Aujourd’hui, il se déguise en sage, cite Zeus, Chateaubriand et Dieu pour nous expliquer que l’homme est fragile et que la vanité est un poison. Mais à qui veut-il faire croire qu’il s’est soudain découvert une vocation de prophète ? À force d’empiler les références comme un écolier qui veut impressionner son maître, il finit par étouffer le fond : il ne dit rien de concret.

La vérité, Tibou la connaît, mais il n’ose pas la dire. Ce ne sont pas des malédictions divines qui emportent les maisons, ce ne sont pas les colères de Zeus qui arrachent des vies. Ce sont les constructions anarchiques, l’absence de planification, la corruption dans les permis, l’impunité des autorités. Bref, le système qu’il a servi avec zèle.

Il ose écrire : « Placer l’homme qu’il ne faut pas à la place qu’il ne faut pas, c’est comme mettre un éléphant dans un magasin de porcelaine. » On dirait presque une confession. N’a-t-il pas été lui-même cet éléphant parachuté là où l’on avait besoin de loyauté plutôt que de compétence ?

Qu’on soit clair : le deuil national n’est pas une opportunité pour les anciens acteurs du désastre de revenir jouer les sages. Le pays pleure, les familles souffrent. Elles n’ont pas besoin de grands sermons, elles ont besoin de routes solides, de canalisations entretenues, d’urbanisme sérieux. Elles ont besoin d’ingénieurs, pas de rhéteurs.
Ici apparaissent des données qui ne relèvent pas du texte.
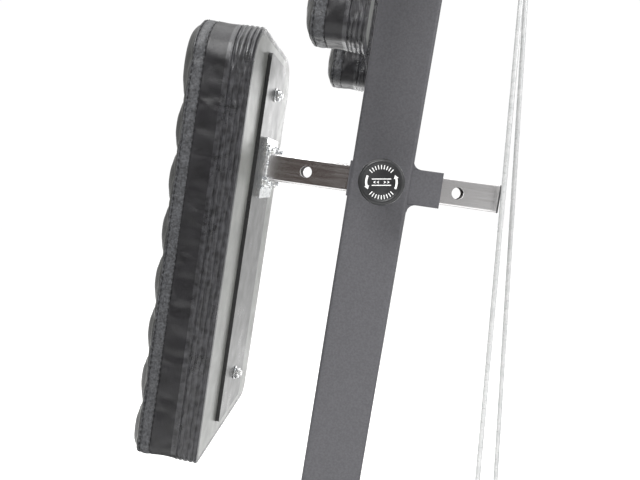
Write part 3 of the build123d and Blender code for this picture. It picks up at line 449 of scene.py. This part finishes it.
# ---------------------------------------------------------------- padded covers
# Wall rings of a cover: distance from its back (or, below zero, from its front) and inset from its outline,
# both in mm, and whether the cloth is pinned there.
BACK_BAND = [(0.0, 8.7, True), (0.0, 3.0, True), (0.9, 0.8, True), (2.8, 0.0, False), (4.6, 0.5, False),
             (5.5, 2.2, True), (6.3, 0.7, False), (8.3, 0.0, False), (10.5, 0.5, False), (11.4, 2.5, True),
             (12.2, 0.8, False), (14.6, 0.1, False), (16.8, 0.6, False), (17.8, 2.2, True),
             (18.6, 0.7, False),
             (20.6, 0.2, False), (22.4, 0.9, False), (23.3, 2.8, True), (24.0, 0.9, True), (24.9, 0.3, True),
             (25.8, 1.2, True)]
FRONT_BAND = [(-19.0, 1.2, False), (-17.6, 1.4, False), (-16.8, 2.4, True), (-16.0, 1.2, False),
              (-13.0, 0.5, False), (-10.0, 0.4, False), (-7.0, 0.6, False), (-5.6, 1.1, False),
              (-4.9, 2.2, True), (-4.2, 1.2, False)]
EDGE_TURN = 5                    # steps round the front edge
REAR_STITCH = -16.8
BOXING, BAND, FACE, FOLD = range(4)  # material slots of a cover, in the order they are added


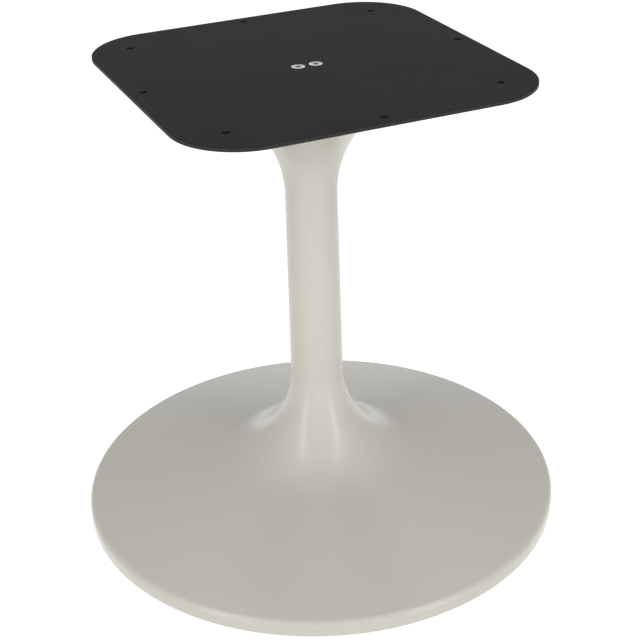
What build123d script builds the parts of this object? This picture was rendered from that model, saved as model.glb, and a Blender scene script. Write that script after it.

Tibou veut nous faire croire qu’il s’élève au-dessus des vanités. Mais en réalité, il ne fait qu’ajouter une couche de théâtre au théâtre. Ce n’est pas une tribune, c’est une tentative de réhabilitation personnelle. Et ça se voit comme le nez au milieu de la figure.

La Guinée n’a pas besoin de faux prophètes qui pleurent avec des gants blancs. Elle a besoin de bâtisseurs qui mettent les mains dans le béton, pas dans les belles phrases.